Chronicle of the Middle East and North Africa

Palestine: The British White Paper (1939)

War loomed over Europe, and this threat induced the British government to revise its policy towards Palestine once more. If Britain had to go to war, Arab hostility in the region towards London could have dangerous effects. In May 1939, the British government issued a White Paper which stated that ‘His Majesty’s Government believe that the framers of the Mandate in which the Balfour Declaration was embodied could not have intended that Palestine should be converted into a Jewish State against the will of the Arab population of the country.

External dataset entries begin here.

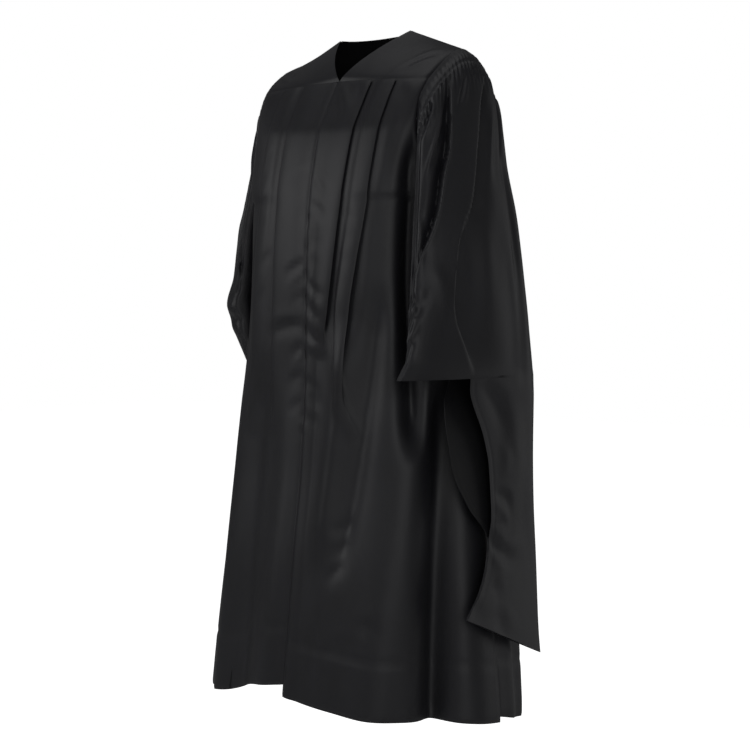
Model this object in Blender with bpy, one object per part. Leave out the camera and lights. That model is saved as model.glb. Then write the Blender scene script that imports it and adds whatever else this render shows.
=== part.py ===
"""Master's graduation gown, as worn with no wearer in it.

Metres, +Z up. The gown faces -Y and the wearer's left is +X. The origin lies midway
between the two neck points of the yoke, where the shoulders carry the gown.
Every piece is a wall of cloth, laid out from heights, widths and folds in the tables below.
"""
import math

import bpy
import numpy as np

WALL = 0.0016
SEAM_GAP = 0.0003
SIDE_GAP = 0.0006
ARMHOLE_GAP = 0.0005
BODY_CLEARANCE = 0.005
SATIN = (0.012, 0.012, 0.014, 1.0)
SATIN_ROUGHNESS = 0.42
SHARP_EDGE_DEGREES = 60

# The wearer's right shoulder hangs a little lower than the left one.
LEAN = 0.011
LEAN_WIDTH = 0.150
LEAN_FROM_Z = -0.110
LEAN_FULL_Z = -0.035

# Yoke and neck. The neck curve bends the V's edge in x, y and z, and the nape is round.
NECK_POINT = (0.072, 0.0, 0.0)
NECK_CURVE = (0.92, 1.35, 0.86)
NAPE = (0.0, 0.068, 0.004)
NAPE_ROUND = 0.6
YOKE_SEAM_Z = -0.087
YOKE_SEAM_FALL = 0.004
YOKE_SEAM_FALL_RUN = 0.06
YOKE_ROWS = 10
YOKE_COLUMNS = 9
BACK_YOKE_ROWS = 7
BACK_YOKE_COLUMNS = 23
BACK_YOKE_SEAM_Z = -0.130
UNDERARM_Z = -0.280
HEM_Z = -1.090
HEM_UNEVEN_FROM_Z = -0.600

# The armhole seen along X: the angle goes from the front level (0) over the shoulder tip (90)
# and down the back (180) to the underarm (270).
ARMHOLE_MID_Z = -0.159
ARMHOLE_HALF_HEIGHT = 0.121
ARMHOLE_COLUMNS = ("angle", "x", "y")
ARMHOLE = (
    (-90, 0.187, -0.010),
    (-60, 0.180, -0.060),
    (-30, 0.168, -0.094),
    (0, 0.160, -0.106),
    (15, 0.160, -0.101),
    (30, 0.163, -0.085),
    (45, 0.1675, -0.061),
    (60, 0.171, -0.038),
    (90, 0.175, 0.000),
    (120, 0.172, 0.043),
    (150, 0.166, 0.080),
    (180, 0.163, 0.100),
    (210, 0.168, 0.090),
    (240, 0.180, 0.052),
    (270, 0.187, -0.010),
)

# The body at each height: half width at the side seam, the centre front, the centre back,
# the side seam, and how square the section is (0.55 is an ellipse).
BODY_COLUMNS = ("z", "half_width", "front_y", "back_y", "side_y", "square")
BODY = (
    (-0.087, 0.165, -0.096, 0.102, -0.010, 0.60),
    (-0.130, 0.165, -0.122, 0.118, -0.010, 0.62),
    (-0.175, 0.168, -0.145, 0.128, -0.010, 0.66),
    (-0.210, 0.172, -0.156, 0.134, -0.010, 0.70),
    (-0.280, 0.187, -0.170, 0.145, -0.010, 0.75),
    (-0.400, 0.182, -0.178, 0.152, -0.014, 0.78),
    (-0.550, 0.200, -0.181, 0.155, -0.016, 0.74),
    (-0.690, 0.222, -0.191, 0.160, -0.018, 0.70),
    (-0.860, 0.245, -0.215, 0.160, -0.022, 0.64),
    (-1.090, 0.270, -0.243, 0.160, -0.030, 0.58),
)

# How far the hem lies above or below HEM_Z, by share of the way round each panel.
HEM_COLUMNS = ("share", "front_left", "front_right", "back")
HEM = (
    (0.00, 0.027, 0.046, -0.015),
    (0.20, 0.014, 0.036, -0.025),
    (0.40, 0.006, 0.014, -0.029),
    (0.60, 0.002, 0.006, -0.029),
    (0.80, -0.004, 0.000, -0.022),
    (1.00, -0.015, -0.006, -0.006),
)

# Knife pleats, their fold edges facing the armholes: the distance of the fold edge from the
# centre front, how far the pleat is closed (1 is pressed, 0 has opened out), its overlap, its
# lift, and how far it spreads once open.
PLEAT_COLUMNS = ("z", "place", "closed", "overlap", "lift", "spread")
LEFT_PLEATS = (
    (
        (-0.087, 0.064, 1.0, 0.014, 0.0037, 1.0),
        (-0.250, 0.058, 1.0, 0.014, 0.0045, 1.0),
        (-0.374, 0.048, 1.0, 0.014, 0.0060, 1.0),
        (-0.450, 0.040, 0.9, 0.012, 0.0070, 1.0),
        (-0.530, 0.032, 0.0, 0.010, 0.0050, 1.0),
        (-0.610, 0.032, 0.0, 0.010, 0.0040, 1.0),
        (-0.700, 0.036, 0.0, 0.010, 0.0040, 1.4),
        (-1.120, 0.050, 0.0, 0.010, 0.0040, 2.4),
    ),
    (
        (-0.087, 0.110, 1.0, 0.014, 0.0037, 1.0),
        (-0.284, 0.101, 1.0, 0.014, 0.0045, 1.0),
        (-0.384, 0.088, 1.0, 0.014, 0.0065, 1.0),
        (-0.450, 0.079, 1.0, 0.014, 0.0080, 1.0),
        (-0.510, 0.075, 0.9, 0.013, 0.0080, 1.0),
        (-0.590, 0.076, 0.3, 0.012, 0.0070, 1.0),
        (-0.660, 0.096, 0.0, 0.010, 0.0040, 1.2),
        (-1.120, 0.160, 0.0, 0.010, 0.0040, 2.4),
    ),
)
RIGHT_PLEATS = (
    (
        (-0.087, 0.064, 1.0, 0.014, 0.0037, 1.0),
        (-0.400, 0.068, 1.0, 0.013, 0.0042, 1.0),
        (-0.560, 0.071, 0.8, 0.012, 0.0045, 1.0),
        (-0.660, 0.073, 0.0, 0.010, 0.0040, 1.0),
        (-1.120, 0.085, 0.0, 0.010, 0.0040, 2.4),
    ),
    (
        (-0.087, 0.108, 1.0, 0.014, 0.0037, 1.0),
        (-0.250, 0.110, 1.0, 0.014, 0.0042, 1.0),
        (-0.420, 0.126, 1.0, 0.013, 0.0045, 1.0),
        (-0.560, 0.132, 0.7, 0.012, 0.0045, 1.0),
        (-0.660, 0.138, 0.0, 0.010, 0.0040, 1.0),
        (-1.120, 0.170, 0.0, 0.010, 0.0040, 2.4),
    ),
)

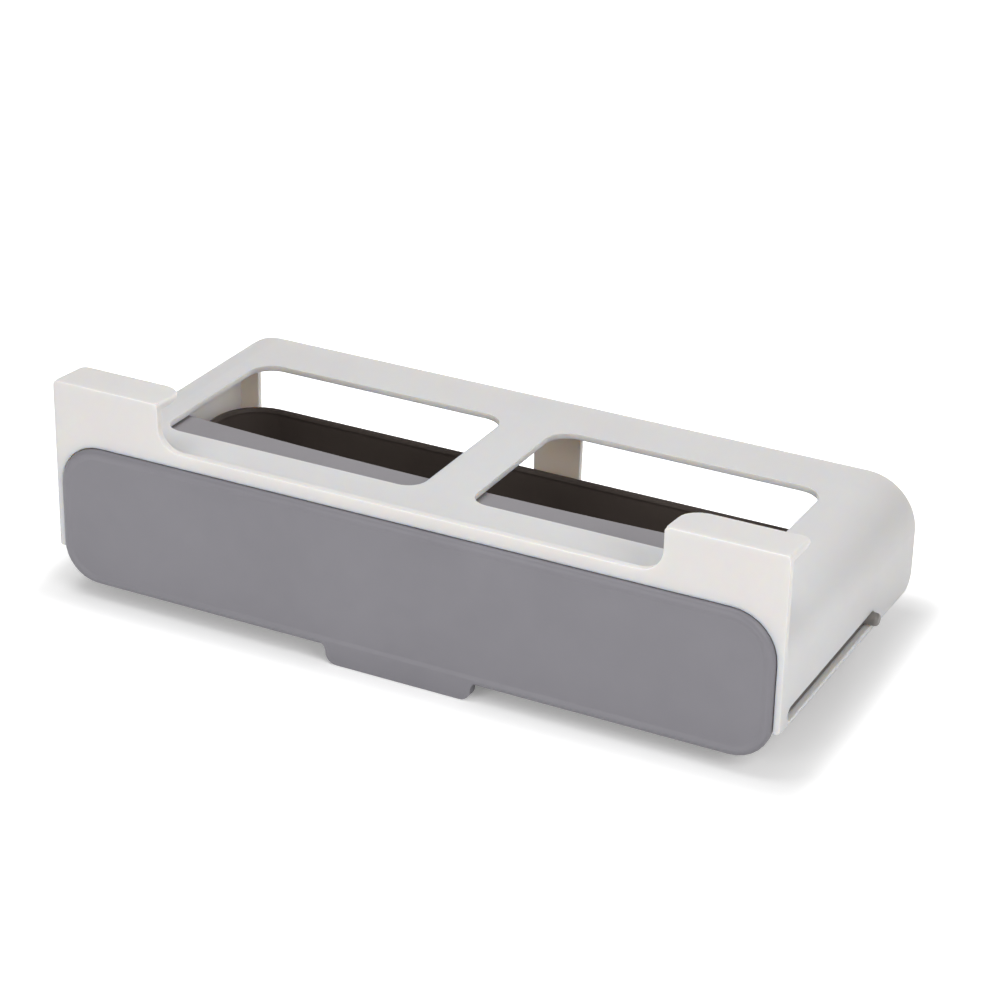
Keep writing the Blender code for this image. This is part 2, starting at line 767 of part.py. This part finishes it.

The government, therefore, declared ‘unequivocally that it is not part of their policy that Palestine should become a Jewish State. They would indeed regard it as contrary to their obligations to the Arabs under the Mandate, as well as to the assurances which have been given to the Arab people in the past, that the Arab population of Palestine should be made the subjects of a Jewish State against their will’. Palestine would gain independence by circa 1949 and would include ‘a Jewish Home’.

British white paper

The White Paper put severe restrictions on Jewish immigration in Palestine, which would have to be at a rate ‘which, if economic absorptive capacity permits, will bring the Jewish population on to approximately one-third of the total population in the country (…). This would allow the admission (…) of some 75,000 immigrants over the next four years.’ Thereafter, Jewish immigration would depend on Palestinian consent.

Palestinians and the Zionist movement alike rejected the White Paper. When in September 1939 war was declared in Europe, the leader of the Jewish Agency in Palestine, David Ben-Gurion, stated that ‘we (the Jews) shall fight this war as if there was no White Paper en we shall fight the White Paper as if there was no war.’ But the relative degree of cooperation between the British and the Jews in Palestine had come to an end.